| WHAT IS EXPECTED |
Repeat the listing below in full, exactly as it stands.

| DATA EXCERPT |
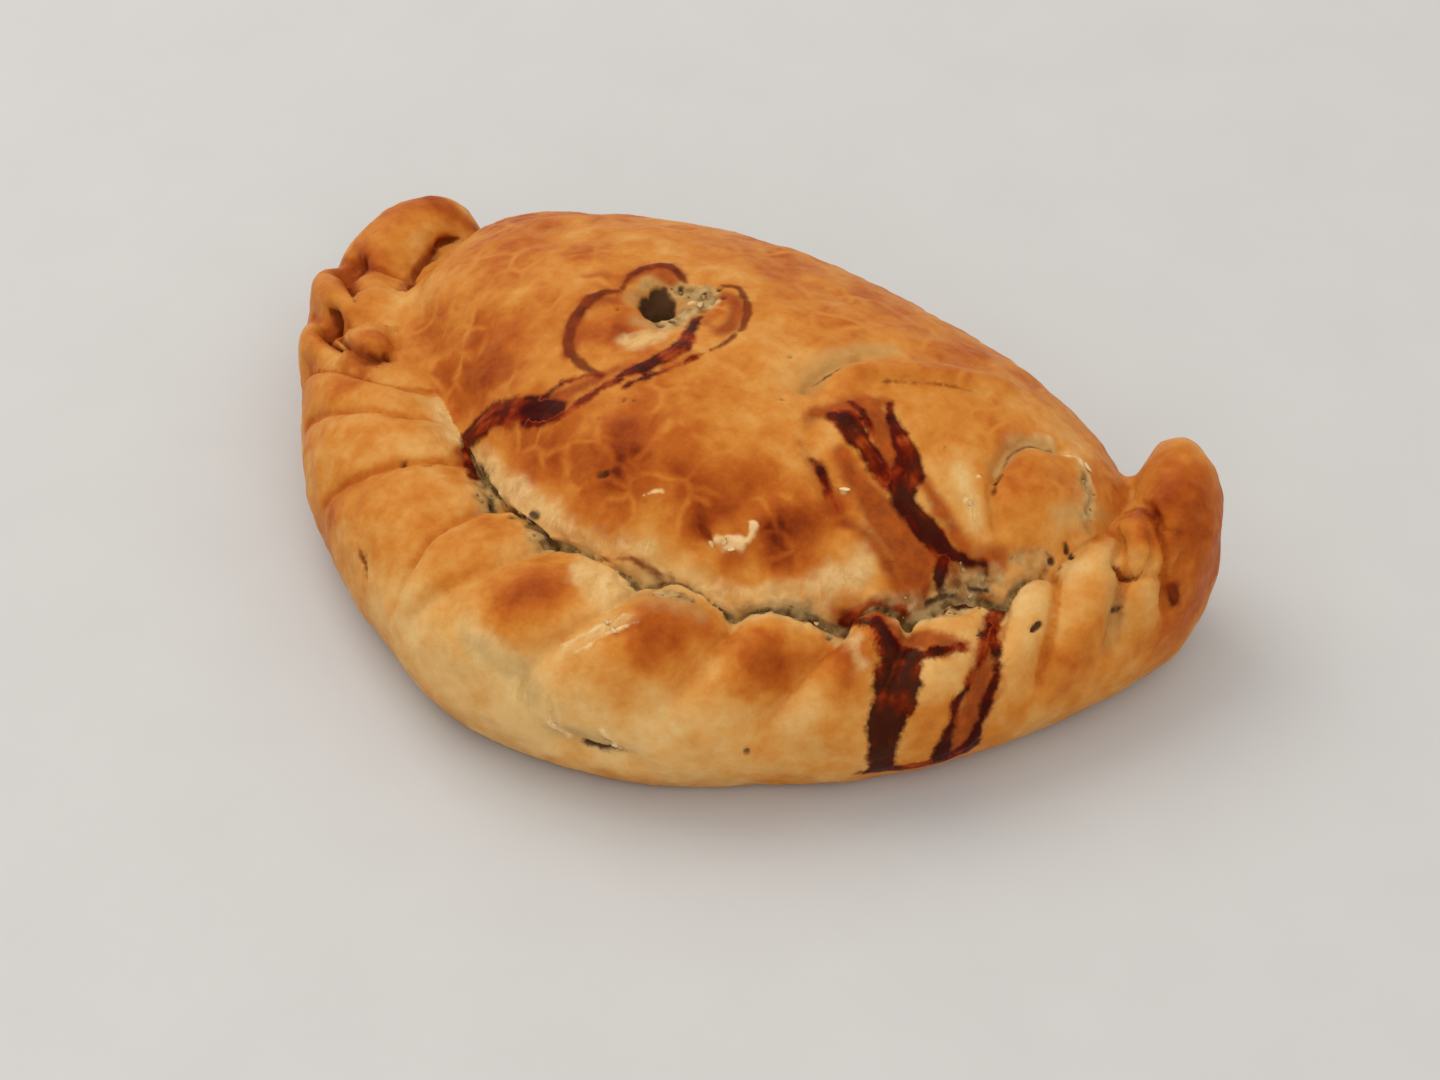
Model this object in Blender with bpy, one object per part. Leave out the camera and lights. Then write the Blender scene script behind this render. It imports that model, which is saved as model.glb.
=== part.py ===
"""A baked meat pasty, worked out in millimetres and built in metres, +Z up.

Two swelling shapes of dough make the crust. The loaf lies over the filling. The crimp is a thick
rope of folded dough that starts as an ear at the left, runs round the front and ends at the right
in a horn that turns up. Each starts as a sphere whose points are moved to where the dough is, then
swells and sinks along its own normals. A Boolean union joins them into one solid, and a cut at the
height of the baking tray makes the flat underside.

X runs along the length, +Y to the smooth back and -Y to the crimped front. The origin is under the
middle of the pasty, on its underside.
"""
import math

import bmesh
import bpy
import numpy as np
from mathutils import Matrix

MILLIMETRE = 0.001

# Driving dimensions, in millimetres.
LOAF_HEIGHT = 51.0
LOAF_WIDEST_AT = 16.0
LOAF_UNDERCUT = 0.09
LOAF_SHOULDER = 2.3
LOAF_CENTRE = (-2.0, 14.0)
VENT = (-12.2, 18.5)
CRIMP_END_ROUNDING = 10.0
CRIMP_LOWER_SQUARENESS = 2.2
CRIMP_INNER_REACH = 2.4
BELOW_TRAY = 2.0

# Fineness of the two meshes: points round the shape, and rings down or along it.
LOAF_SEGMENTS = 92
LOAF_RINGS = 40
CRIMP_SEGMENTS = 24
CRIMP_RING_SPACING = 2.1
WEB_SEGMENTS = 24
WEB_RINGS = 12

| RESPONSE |
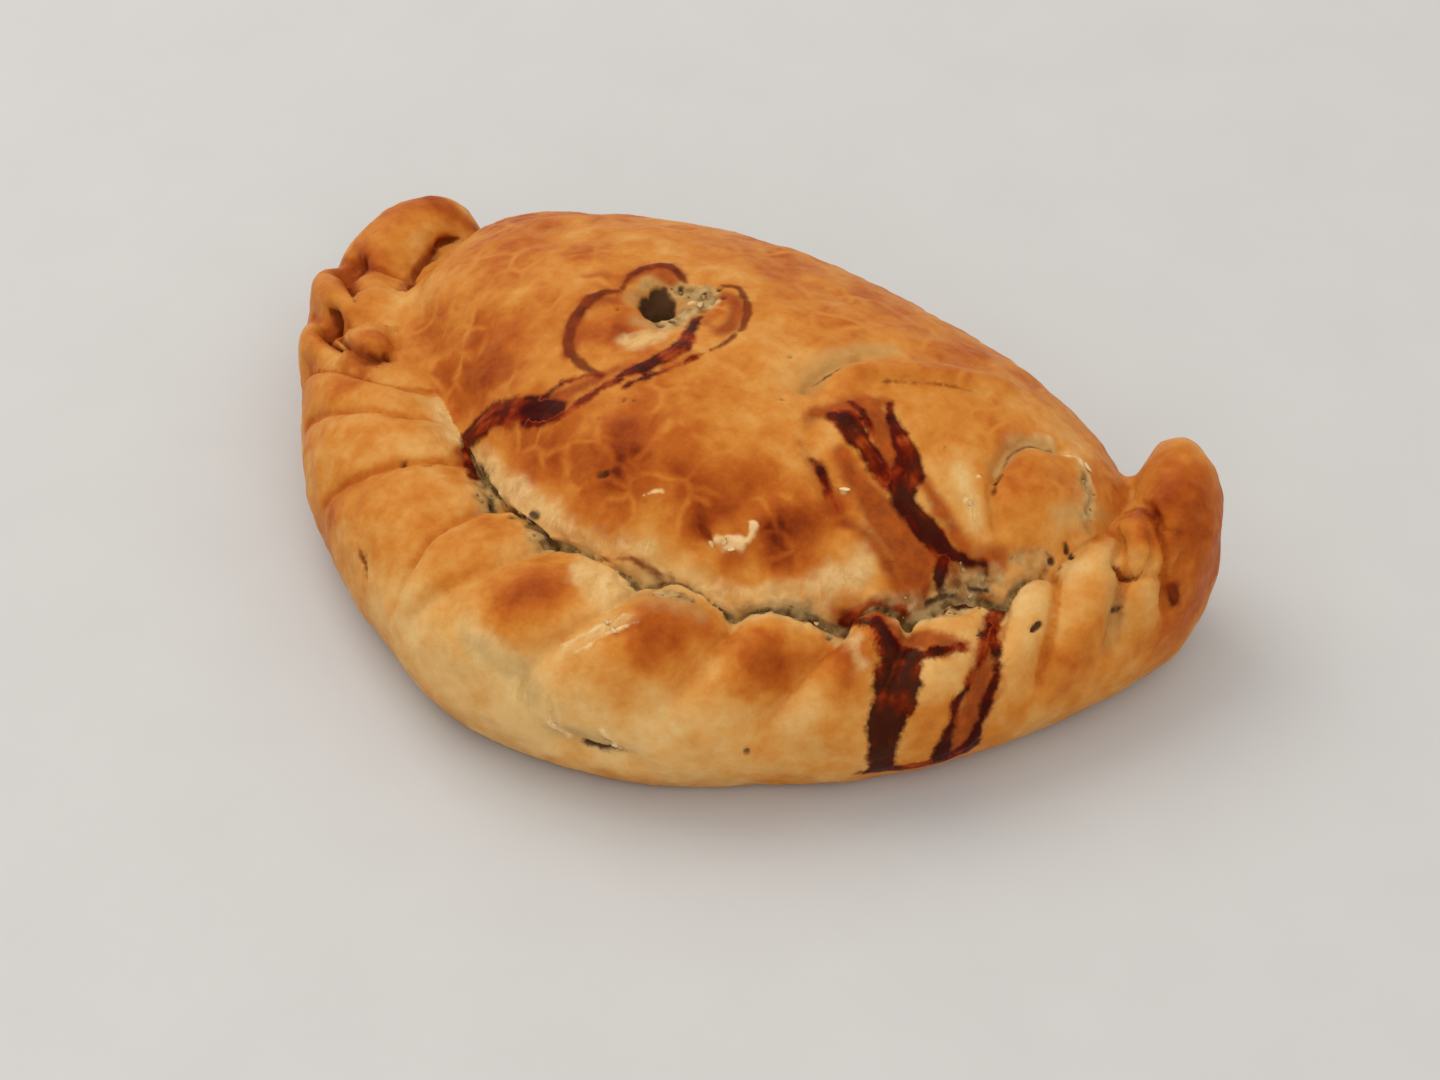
Model this object in Blender with bpy, one object per part. Leave out the camera and lights. Then write the Blender scene script behind this render. It imports that model, which is saved as model.glb.
=== part.py ===
"""A baked meat pasty, worked out in millimetres and built in metres, +Z up.

Two swelling shapes of dough make the crust. The loaf lies over the filling. The crimp is a thick
rope of folded dough that starts as an ear at the left, runs round the front and ends at the right
in a horn that turns up. Each starts as a sphere whose points are moved to where the dough is, then
swells and sinks along its own normals. A Boolean union joins them into one solid, and a cut at the
height of the baking tray makes the flat underside.

X runs along the length, +Y to the smooth back and -Y to the crimped front. The origin is under the
middle of the pasty, on its underside.
"""
import math

import bmesh
import bpy
import numpy as np
from mathutils import Matrix

MILLIMETRE = 0.001

# Driving dimensions, in millimetres.
LOAF_HEIGHT = 51.0
LOAF_WIDEST_AT = 16.0
LOAF_UNDERCUT = 0.09
LOAF_SHOULDER = 2.3
LOAF_CENTRE = (-2.0, 14.0)
VENT = (-12.2, 18.5)
CRIMP_END_ROUNDING = 10.0
CRIMP_LOWER_SQUARENESS = 2.2
CRIMP_INNER_REACH = 2.4
BELOW_TRAY = 2.0

# Fineness of the two meshes: points round the shape, and rings down or along it.
LOAF_SEGMENTS = 92
LOAF_RINGS = 40
CRIMP_SEGMENTS = 24
CRIMP_RING_SPACING = 2.1
WEB_SEGMENTS = 24
WEB_RINGS = 12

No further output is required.